Often considered to be an age-related ailment victimizing people above 65 years-old, diabetes has begun to rise among children as well, with a number of cases being reported around the globe.
The causes of type-2 diabetes among children normally consist of unhealthy eating habits, lack of physical activity, family history, or other medical conditions.
Now, experts, by way of a study, have added another problem to the list of causes that may increase the risk of childhood diabetes.
The study warns that, children who spend more than three hours staring at smartphone, computer or TV screens have a raised risk of type-2 diabetes.
The study, published in the journal Archives of Disease in Childhood, linked increased levels of body fat and insulin resistance in children to regular extended periods of screen time.
As per The Verge, researchers in the UK analyzed data from nearly 4,500 children, and found that those who spent more time glued to the screen had biological markers known to increase the risk of type 2 diabetes.

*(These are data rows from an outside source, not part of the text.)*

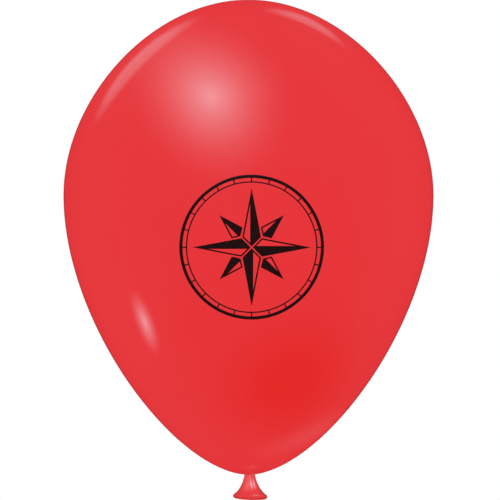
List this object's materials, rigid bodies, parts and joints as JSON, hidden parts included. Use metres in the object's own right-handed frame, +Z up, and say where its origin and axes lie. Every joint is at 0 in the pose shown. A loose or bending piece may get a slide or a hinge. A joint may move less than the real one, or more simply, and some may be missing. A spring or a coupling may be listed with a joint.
{
  "type": "printed latex advertising balloon",
  "caption": "Tied, blown-up latex balloon with a pear-shaped body, a knotted neck, a flared tail with a rolled bead and a black wind rose printed on its front.",
  "frame": {"origin": "centre of the neck at the tie, on the body's axis where the bottom of the body meets the knot", "axes": "+Z up along the body's axis to the crown, -Y out of the printed front, +X to the right of someone who looks at the print"},
  "size_m": [0.3, 0.3005, 0.4069],
  "materials": {
    "red_latex": "satin, smooth stretched film",
    "black_ink": "thin screen-printed ink, slightly less glossy than the film"
  },
  "bodies": {
    "root": {"envelope": "red_latex", "neck_core": "red_latex", "knot": "red_latex", "neck_tail": "red_latex", "lip_bead": "red_latex", "print_dial": "black_ink", "print_long_point_1": "black_ink", "print_long_point_2": "black_ink", "print_long_point_3": "black_ink", "print_long_point_4": "black_ink", "print_short_point_1": "black_ink", "print_short_point_2": "black_ink", "print_short_point_3": "black_ink", "print_short_point_4": "black_ink"}
  },
  "joints": []
}
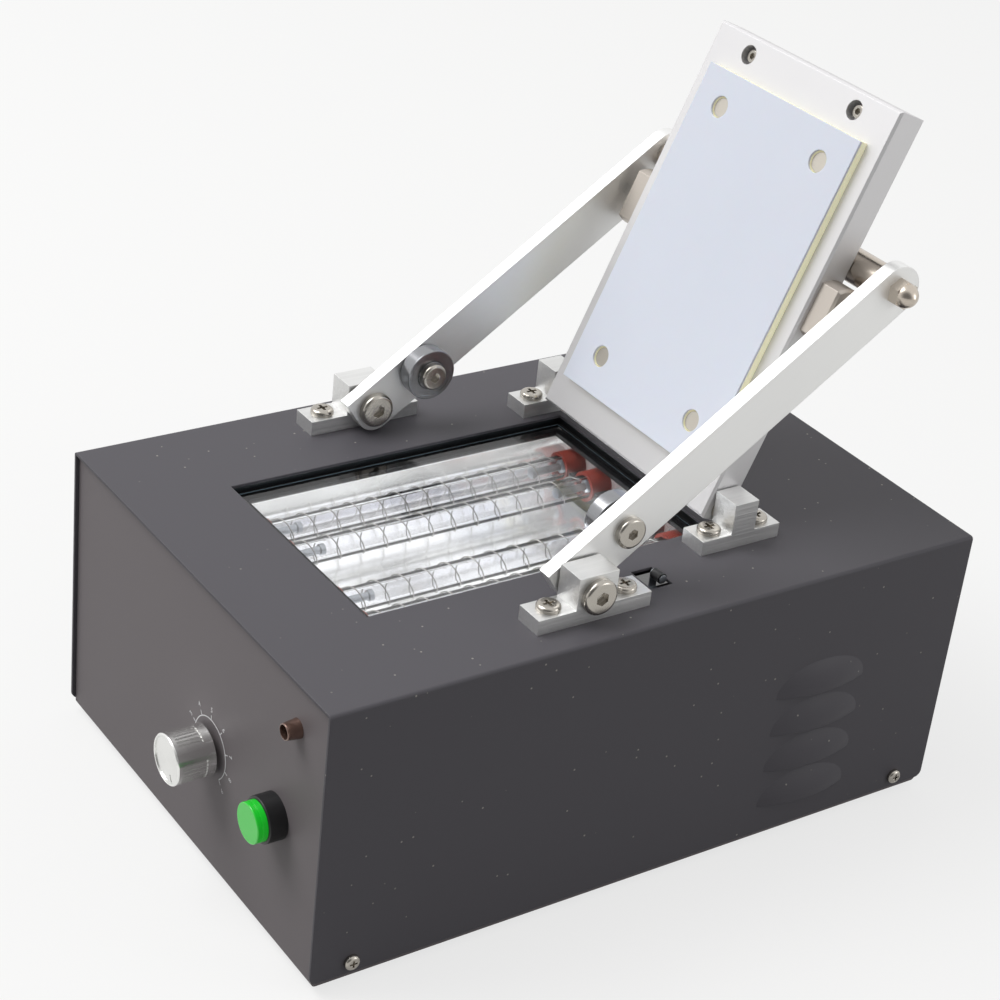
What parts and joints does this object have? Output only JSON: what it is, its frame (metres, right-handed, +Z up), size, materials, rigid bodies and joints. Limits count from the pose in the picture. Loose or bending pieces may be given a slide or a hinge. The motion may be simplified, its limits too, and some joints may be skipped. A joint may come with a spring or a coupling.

These kids showed signs that their bodies weren’t as good at processing sugar, a condition known as insulin resistance — the hallmark of diabetes.
The kids were also asked about their daily screen time, including TV, computers and game consoles.
According to the Express UK, only four percent of the kids said they never spent any time staring at screens, while just over a third (37 percent) said they spent an hour or less on it.
And just over a quarter (28 per cent) said they clocked up 1-2 hours, while 13 percent said their daily tally was 2-3 hours.
Meanwhile, one in five (18 percent) said they spent more than three hours in front of screens each days.
The study also revealed that revealed a fifth of boys (22 percent) spend more than three hours of day on screen time.
This compared to only 14 percent of girls spending the same amount of time in front of screens.
Also spending more than three hours were 23 percent of African-Caribbean kids compared with their white European (16 percent) or South Asian peers (16 percent).
The Independent UK reported that the scientists said their findings were of “considerable potential public health interest” but emphasised further research was needed to prove the link between diabetes risk and screen time.
“This is particularly relevant, given rising levels of type 2 diabetes, the early emergence of type 2 diabetes risk, and recent trends suggesting that screen time related activities are increasing in childhood and may pattern screen-related behaviours in later life,” they said.
Previous studies have shown adults who spend long periods of time glued to screens have an increased risk of gaining weight and developing type 2 diabetes, however, a possible association in children still needs more research.
The researchers said the link between diabetes risk factors and screen time was seen even when potentially influential factors such as household income, family background, physical activity levels and puberty stage were taken into account.